_Objective_
Copy out every record precisely.
-- start of Information provided --
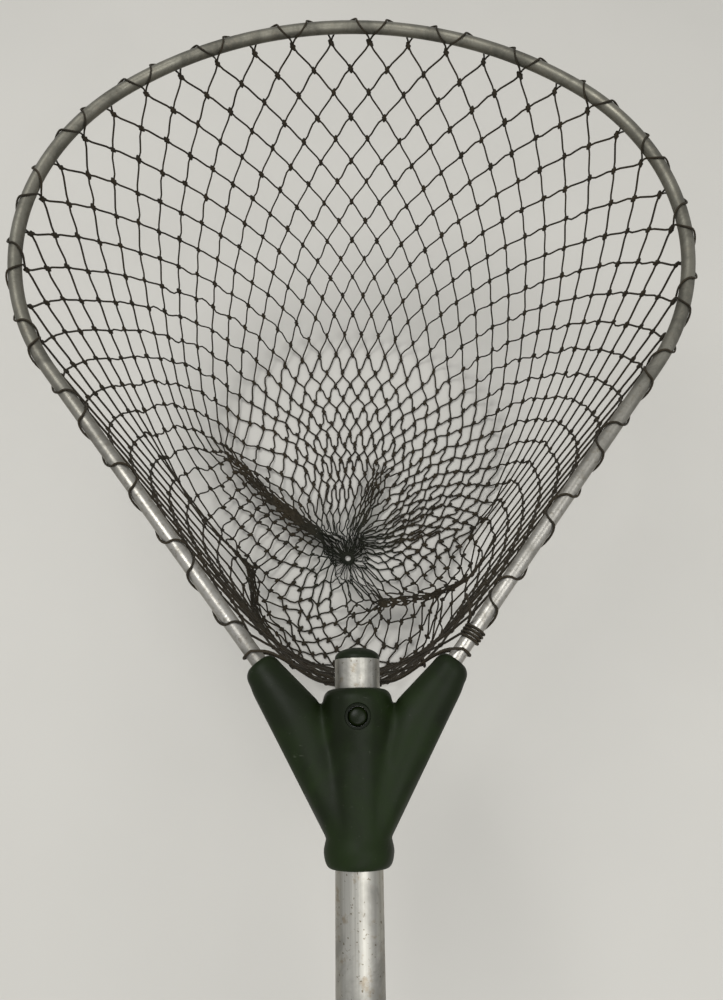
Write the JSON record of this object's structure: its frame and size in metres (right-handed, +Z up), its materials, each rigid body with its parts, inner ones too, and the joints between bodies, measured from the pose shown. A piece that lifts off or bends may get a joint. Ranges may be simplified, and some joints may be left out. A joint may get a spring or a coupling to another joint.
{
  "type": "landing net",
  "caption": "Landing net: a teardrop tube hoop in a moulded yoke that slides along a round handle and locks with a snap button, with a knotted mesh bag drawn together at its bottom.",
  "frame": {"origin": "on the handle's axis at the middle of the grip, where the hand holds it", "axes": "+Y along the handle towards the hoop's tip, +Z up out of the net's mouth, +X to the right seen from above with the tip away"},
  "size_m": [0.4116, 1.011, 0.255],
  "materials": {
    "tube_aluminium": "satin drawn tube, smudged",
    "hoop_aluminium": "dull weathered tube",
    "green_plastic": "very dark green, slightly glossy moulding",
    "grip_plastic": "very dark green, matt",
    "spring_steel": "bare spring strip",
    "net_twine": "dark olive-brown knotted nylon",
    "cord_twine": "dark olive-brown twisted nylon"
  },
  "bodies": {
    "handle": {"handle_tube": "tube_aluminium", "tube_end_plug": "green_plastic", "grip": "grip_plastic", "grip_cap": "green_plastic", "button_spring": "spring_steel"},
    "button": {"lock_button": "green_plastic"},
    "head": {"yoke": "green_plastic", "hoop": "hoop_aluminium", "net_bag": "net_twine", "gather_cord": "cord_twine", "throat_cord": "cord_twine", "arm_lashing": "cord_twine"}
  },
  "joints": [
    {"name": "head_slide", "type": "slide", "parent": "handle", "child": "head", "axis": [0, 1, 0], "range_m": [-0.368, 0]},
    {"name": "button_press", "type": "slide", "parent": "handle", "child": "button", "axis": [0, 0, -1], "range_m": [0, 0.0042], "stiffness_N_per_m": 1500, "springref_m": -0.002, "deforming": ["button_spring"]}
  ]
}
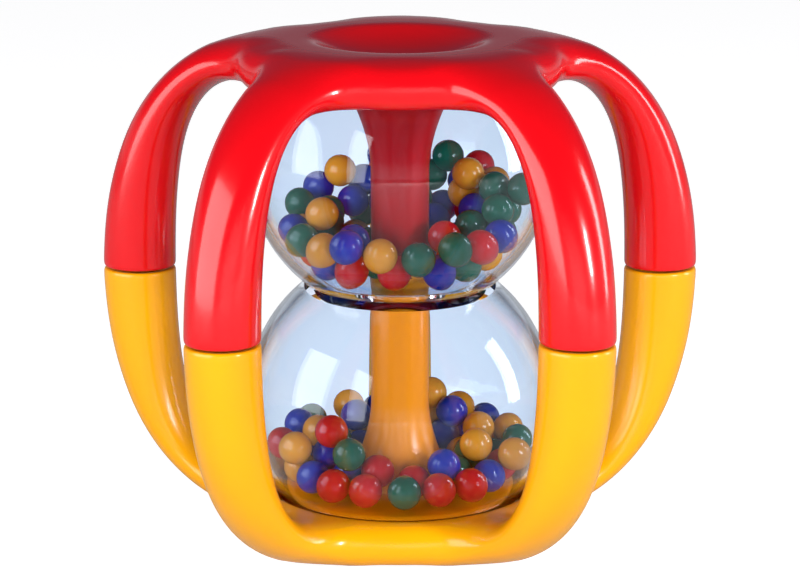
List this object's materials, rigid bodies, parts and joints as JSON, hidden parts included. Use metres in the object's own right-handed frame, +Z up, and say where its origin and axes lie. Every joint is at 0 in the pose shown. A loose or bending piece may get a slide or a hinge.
-- end of Information provided --
_In response_
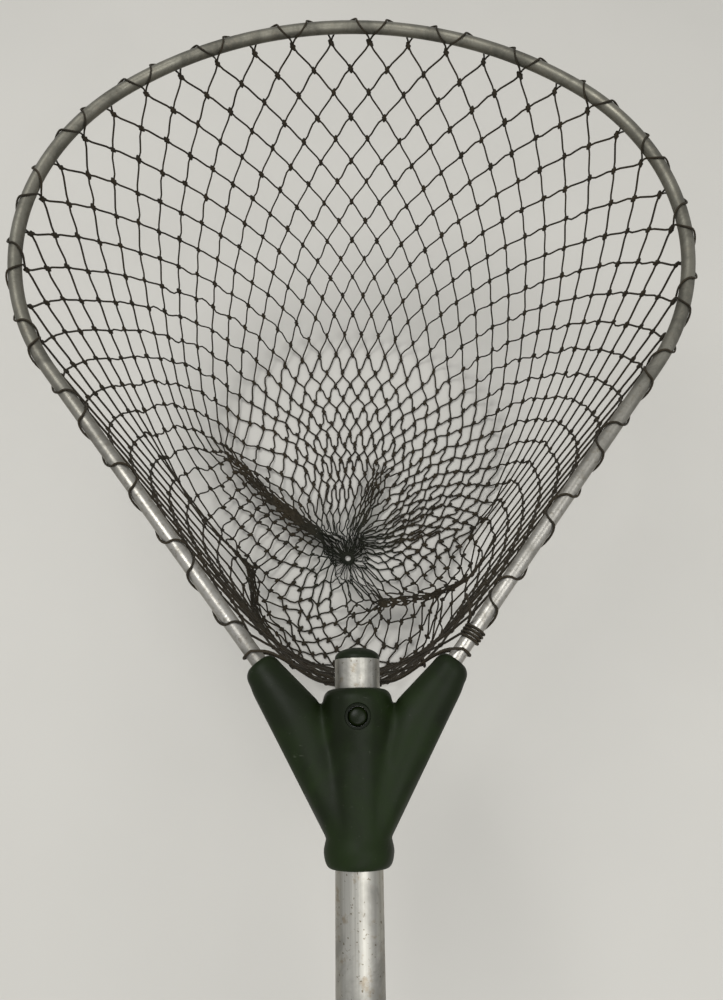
Write the JSON record of this object's structure: its frame and size in metres (right-handed, +Z up), its materials, each rigid body with its parts, inner ones too, and the joints between bodies, measured from the pose shown. A piece that lifts off or bends may get a joint. Ranges may be simplified, and some joints may be left out. A joint may get a spring or a coupling to another joint.
{
  "type": "landing net",
  "caption": "Landing net: a teardrop tube hoop in a moulded yoke that slides along a round handle and locks with a snap button, with a knotted mesh bag drawn together at its bottom.",
  "frame": {"origin": "on the handle's axis at the middle of the grip, where the hand holds it", "axes": "+Y along the handle towards the hoop's tip, +Z up out of the net's mouth, +X to the right seen from above with the tip away"},
  "size_m": [0.4116, 1.011, 0.255],
  "materials": {
    "tube_aluminium": "satin drawn tube, smudged",
    "hoop_aluminium": "dull weathered tube",
    "green_plastic": "very dark green, slightly glossy moulding",
    "grip_plastic": "very dark green, matt",
    "spring_steel": "bare spring strip",
    "net_twine": "dark olive-brown knotted nylon",
    "cord_twine": "dark olive-brown twisted nylon"
  },
  "bodies": {
    "handle": {"handle_tube": "tube_aluminium", "tube_end_plug": "green_plastic", "grip": "grip_plastic", "grip_cap": "green_plastic", "button_spring": "spring_steel"},
    "button": {"lock_button": "green_plastic"},
    "head": {"yoke": "green_plastic", "hoop": "hoop_aluminium", "net_bag": "net_twine", "gather_cord": "cord_twine", "throat_cord": "cord_twine", "arm_lashing": "cord_twine"}
  },
  "joints": [
    {"name": "head_slide", "type": "slide", "parent": "handle", "child": "head", "axis": [0, 1, 0], "range_m": [-0.368, 0]},
    {"name": "button_press", "type": "slide", "parent": "handle", "child": "button", "axis": [0, 0, -1], "range_m": [0, 0.0042], "stiffness_N_per_m": 1500, "springref_m": -0.002, "deforming": ["button_spring"]}
  ]
}
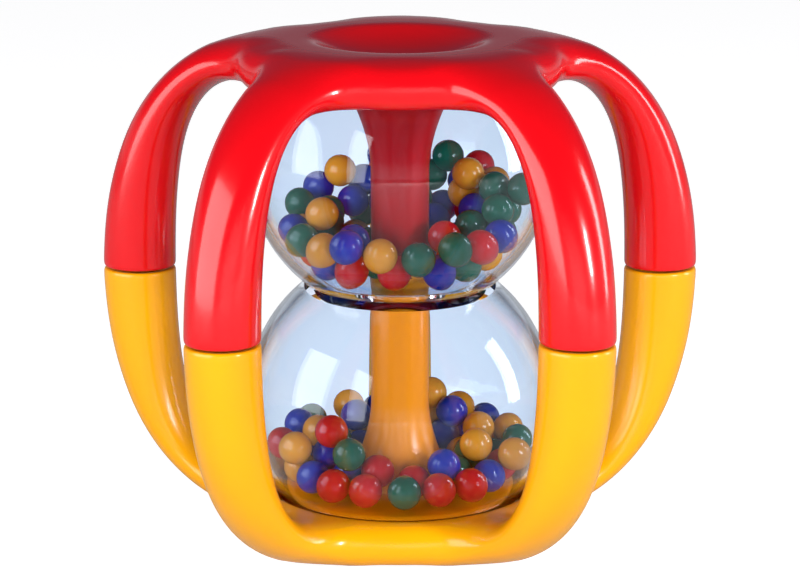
List this object's materials, rigid bodies, parts and joints as JSON, hidden parts included. Use metres in the object's own right-handed frame, +Z up, and say where its origin and axes lie. Every joint is at 0 in the pose shown. A loose or bending piece may get a slide or a hinge.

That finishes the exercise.